Teacher script · ~45 min
- 0–5
Hook
A processor doesn't do one whole instruction then the next; like a car factory, it splits work into stages and keeps all stages busy on different instructions at once. This 'pipelining' is a big reason chips feel fast: many things half-done simultaneously beats one thing done fully at a time.
- 5–15
Explore
Students do the activity in pairs: Cook from a recipe keeping the 5 ingredients you use most on the counter, the rest in the pantry. Fewer pantry trips = faster. That's caching.
- 15–30
Explain
Clock speeds stopped climbing, so chips went wide: multiple cores, vector units doing one operation on many numbers at once, and GPUs with thousands of tiny cores. Modern speed comes from parallelism, which is exactly why training neural nets lives on GPUs. The catch: not all work splits cleanly.
- 30–40
Connect to the summit
Show students this is the real thing professionals build: CS80E / architecture, the real thing. Why chips got fast (pipelines, caches, and parallelism) and why your code's speed depends on the silicon.
- 40–45
Check
Run the formative check below. Anyone who can explain a key term in their own words has it.
Student activity
Cook from a recipe keeping the 5 ingredients you use most on the counter, the rest in the pantry. Fewer pantry trips = faster. That's caching.
Slides
Formative check
- 1.In your own words, what is "Pipelining"? (Looking for: Overlapping the stages of many instructions like an assembly line.)

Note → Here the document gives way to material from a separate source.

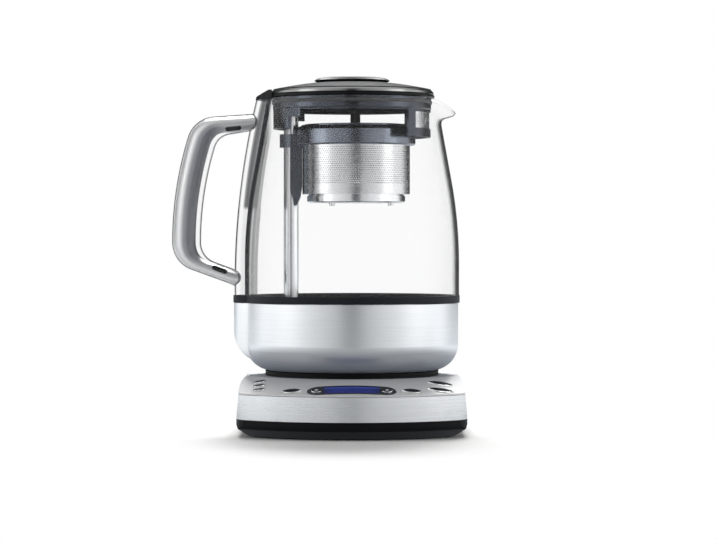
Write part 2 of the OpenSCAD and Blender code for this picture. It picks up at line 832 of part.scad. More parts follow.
module basket_shoe() {
    post_r = post_d / 2 + shoe_gap;
    z0 = rim_low - 1.7;
    color([0.3, 0.32, 0.36]) difference() {
        rotate([90, 0, 0]) linear_extrude(14.4, center = true)
            polygon([[-44.7, z0], [-36.2, z0], [-36.2, 177], [-37.4, 170], [-40, 163.6],
                [-42.2, 169], [-44.7, 174]]);
        translate([-post_x, 0, 150]) cylinder(r = post_r, h = 70);
        translate([basket_x, 0, 150]) cylinder(r = mesh_r + 0.1, h = 70);
        magnet_pocket(0.1);
    }
}
module magnet_pocket(d) {
    translate([-37.35, 0, 190]) cube([1.4 + 2 * d, 8 + 2 * d, 16 + 2 * d], center = true);
}

module basket_magnet() {
    color([0.45, 0.45, 0.47]) magnet_pocket(0);
}

module basket_mesh() {
    pitch = (rim_low - 6 - mesh_low - 8) / (hole_rows - 1);
    color([0.78, 0.79, 0.8]) translate([basket_x, 0, 0]) difference() {
        translate([0, 0, mesh_low]) cylinder(r = mesh_r, h = rim_low + 5.6 - mesh_low);
        translate([0, 0, mesh_low - 1]) cylinder(r = mesh_r - mesh_t, h = rim_low + 8 - mesh_low);
        for (row = [0 : hole_rows - 1], i = [0 : hole_count - 1])
            rotate([0, 0, (i + (row % 2) / 2) * 360 / hole_count])
                translate([mesh_r - 3, 0, mesh_low + 9 + row * pitch]) rotate([0, 90, 0])
                    cylinder(d = hole_d, h = 6);
    }
}

module basket_floor() {
    r = 35.5;
    color([0.72, 0.73, 0.74]) translate([basket_x, 0, 0]) {
        difference() {
            rotate_extrude() polygon([[0, 165.2], [12, 165.8], [r - 0.8, 165.8], [r, 166.6],
                [r, 170.7], [r - 1, 170.7], [r - 1, 172], [mesh_r - mesh_t - 0.1, 172],
                [mesh_r - mesh_t - 0.1, 174], [r - 2.4, 174], [r - 2.4, 167.4], [0, 167.4]]);
            for (a = [0 : 45 : 315], x = [10, 19, 28]) rotate([0, 0, a + x]) translate([x, 0, 160])
                cylinder(d = hole_d, h = 20);
        }
        for (a = [35, 125, 235, 325]) rotate([0, 0, a]) translate([30.5, 0, 163.8])
            cylinder(d = 3.6, h = 2.2);
    }
}

module basket_lid() {
    color([0.3, 0.32, 0.36]) translate([basket_x, 0, 0]) difference() {
        rotate_extrude() polygon([[0, rim_top - 3.2], [mesh_r - 4.2, rim_top - 3.2],
            [mesh_r - 4.2, rim_top + 0.4], [mesh_r + 0.6, rim_top + 0.4], [mesh_r + 0.6, rim_top + 1],
            [mesh_r - 2, rim_top + 1.6], [0, rim_top + 1.9]]);
        translate([0, 0, rim_top - 5]) cylinder(d = 4.2, h = 10);
    }
}

module basket_knob() {
    z0 = rim_top + 1.95;
    color([0.05, 0.05, 0.06]) translate([basket_x - 0.6, 0, 0]) rotate_extrude()
        polygon([[0, z0], [3.6, z0], [3.6, 230.2], [2.8, 231], [0, 231]]);
}

// ---- lid ----
module bracket(half_a, z0, z1, r0, r1) {
    intersection() {
        rotate_extrude() translate([r0, z0]) square([r1 - r0, z1 - z0]);
        linear_extrude(300) polygon([[0, 0], [100, -100 * tan(half_a)], [100, 100 * tan(half_a)]]);
    }
}

module lid_skirt() {
    z_top = rim_z + 0.2;
    color([0.35, 0.37, 0.41]) difference() {
        union() {
            rotate_extrude() polygon([[0, z_top - 1.8], [bracket_r - 0.6, z_top - 1.8],
                [bracket_r - 0.6, skirt_low], [skirt_r - 0.6, skirt_low],
                [skirt_r, skirt_low + 1.5], [skirt_r, z_top], [0, z_top]]);
            bracket(45, bracket_low, skirt_low + 3, bracket_r, skirt_r - 0.3);
            mirror([1, 0, 0]) bracket(34, bracket_low + 6, skirt_low + 3, bracket_r, skirt_r - 0.3);
            mirror([1, 0, 0]) bracket(50, bracket_low + 13.6, skirt_low + 3, bracket_r,
                skirt_r - 0.3);
        }
        // window for the strainer towards the spout
        bracket(37, bracket_low + 6, skirt_low - 1, bracket_r - 5, skirt_r + 5);
        // groove for the seal
        rotate_extrude() translate([skirt_r - 1.4, rim_z - 4]) square([3, 2.4]);
    }
}

module lid_seal() {
    color([0.25, 0.26, 0.28]) rotate_extrude() translate([skirt_r - 1.3, rim_z - 3.9])
        square([2, 2.2]);
}

module spout_strainer() {
    z0 = bracket_low + 6.1;
    h = skirt_low - 1.1 - z0;
    color([0.8, 0.81, 0.82]) difference() {
        bracket(36.8, z0, z0 + h, bracket_r + 0.8, bracket_r + 1.4);
        for (row = [0 : 2], i = [-5 : 5]) rotate([0, 0, i * 6 + (row % 2) * 3 - 1.5])
            translate([bracket_r - 5, 0, z0 + h / 2 + (row - 1) * 3.6]) rotate([0, 90, 0])
                cylinder(d = 2.2, h = 15);
    }
}

module lid_rim() {
    z0 = rim_z + seat_gap;
    z1 = cover_low - 0.2;
    color([0.05, 0.05, 0.06]) rotate_extrude() polygon([[0, z0], [lid_r - 0.6, z0],
        [lid_r, z0 + 0.6], [lid_r, z1 - 0.5], [lid_r - 0.5, z1], [0, z1]]);
}

module lid_cover() {
    r = lid_r - 2.6;
    h = 6.2;
    dome_r = (r * r + h * h) / (2 * h);
    color([0.74, 0.75, 0.77]) difference() {
        union() {
            intersection() {
                translate([0, 0, lid_rim_z + h - dome_r + 0.6]) sphere(dome_r, $fn = 200);
                translate([0, 0, lid_rim_z - 0.1]) cylinder(r = r, h = 20);
            }
            rotate_extrude() polygon([[0, cover_low], [lid_r - 0.8, cover_low],
                [lid_r - 0.3, cover_low + 0.5], [lid_r - 0.9, cover_low + 2],
                [r + 0.3, lid_rim_z], [0, lid_rim_z]]);
        }
        // hollow under the sheet
        rotate_extrude() polygon([[0, cover_low - 1], [r - 1.2, cover_low - 1],
            [r - 1.2, lid_rim_z - 0.6], [knob_r - 5, lid_rim_z + 3.4], [0, lid_rim_z + 3.4]]);
        translate([0, 0, lid_rim_z + 4.8]) cylinder(r = knob_r - 6, h = 10);
    }
}

module lid_knob() {
    z0 = lid_rim_z + 4.9;
    color([0.12, 0.12, 0.13]) rotate_extrude() {
        polygon([[0, z0], [knob_r - 6.1, z0], [knob_r - 6.1, knob_z - 3.1], [knob_r - 1, knob_z - 3.1],
            [knob_r, knob_z - 2.4], [knob_r - 2, knob_z - 1], [knob_r - 6, knob_z - 0.2],
            [0, knob_z]]);
    }
}

foot_ring();
base_shell();
base_screws();
base_band();
top_plate();
power_connector();
power_contacts();
cord_gland();
control_board();
display_module();
display_bezel();
display_window();
arrow_left();
arrow_right();
small_button_rear();
small_button_middle();
small_button_front();
select_button_left();
select_button_right();
start_button_rear();
start_button_front();
jug_foot();
foot_screws();
steel_bowl();
heater_plate();
heating_element();
jug_connector();
seam_gasket();
glass_jug();
spine();
spine_cap();
handle_shell();
handle_core();
guide_post();
lift_motor();
lift_screw();
magnet_carriage();
basket_rim();
basket_shoe();
basket_magnet();
basket_mesh();
basket_floor();
basket_lid();
basket_knob();
lid_skirt();
lid_seal();
spout_strainer();
lid_rim();
lid_cover();
lid_knob();
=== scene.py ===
import math

import bmesh
import bpy
from mathutils import Matrix, Vector


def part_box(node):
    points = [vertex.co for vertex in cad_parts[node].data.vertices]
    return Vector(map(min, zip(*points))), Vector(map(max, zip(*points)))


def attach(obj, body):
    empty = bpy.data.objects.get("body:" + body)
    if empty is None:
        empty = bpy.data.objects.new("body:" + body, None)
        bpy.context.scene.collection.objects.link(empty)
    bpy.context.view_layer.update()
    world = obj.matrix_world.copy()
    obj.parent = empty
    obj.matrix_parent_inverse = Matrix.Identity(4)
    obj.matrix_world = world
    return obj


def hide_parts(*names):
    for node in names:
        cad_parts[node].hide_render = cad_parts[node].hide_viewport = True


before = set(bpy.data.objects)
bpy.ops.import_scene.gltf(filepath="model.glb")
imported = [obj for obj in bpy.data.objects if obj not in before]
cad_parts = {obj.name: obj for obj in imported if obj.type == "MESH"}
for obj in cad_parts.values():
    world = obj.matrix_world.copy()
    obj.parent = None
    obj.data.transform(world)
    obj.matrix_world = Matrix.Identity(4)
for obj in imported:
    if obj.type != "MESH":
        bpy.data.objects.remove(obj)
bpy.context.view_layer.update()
mm = 0.001


# one output socket of a node tree, so that sums of noises and masks read as plain expressions
class Shade:
    def __init__(self, tree, socket):
        self.tree = tree
        self.socket = socket

    def maths(self, operation, *values):
        return addNode(self.tree, "ShaderNodeMath", {"operation": operation},
                       dict(enumerate(values)))

    def __add__(self, other):
        return self.maths("ADD", self, other)

    def __radd__(self, other):
        return self.maths("ADD", other, self)

    def __sub__(self, other):
        return self.maths("SUBTRACT", self, other)

    def __rsub__(self, other):
        return self.maths("SUBTRACT", other, self)

    def __mul__(self, other):
        return self.maths("MULTIPLY", self, other)

    def __rmul__(self, other):
        return self.maths("MULTIPLY", other, self)

    def __truediv__(self, other):
        return self.maths("DIVIDE", self, other)

    def __pow__(self, other):
        return self.maths("POWER", self, other)

    # 0 below low, 1 above high, smooth between them
    def ramp(self, low, high):
        return addNode(self.tree, "ShaderNodeMapRange", {"interpolation_type": "SMOOTHSTEP"},
                       {"Value": self, "From Min": low, "From Max": high})


def addNode(tree, kind, settings, values, output=0):
    node = tree.nodes.new(kind)
    for key, setting in settings.items():
        setattr(node, key, setting)
    for key, value in values.items():
        if isinstance(value, Shade):
            tree.links.new(value.socket, node.inputs[key])
        else:
            node.inputs[key].default_value = value
    return Shade(tree, node.outputs[output]) if len(node.outputs) else None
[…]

- 2.In your own words, what is "Cache"? (Looking for: A small, very fast memory holding recently-used data near the processor.)
- 3.In your own words, what is "Memory hierarchy"? (Looking for: Layers of storage trading speed for size, from registers to disk.)
Carry-away concepts
- Pipelining
- Overlapping the stages of many instructions like an assembly line.
- Cache
- A small, very fast memory holding recently-used data near the processor.
- Memory hierarchy
- Layers of storage trading speed for size, from registers to disk.
- Parallelism
- Doing many computations simultaneously across cores or units.
From the summit · the Stanford source
You learn how processors execute instructions efficiently: pipelining, memory hierarchy, caching, and parallelism.
This module descends from CS80E at Stanford. Students who climb the full ladder arrive here.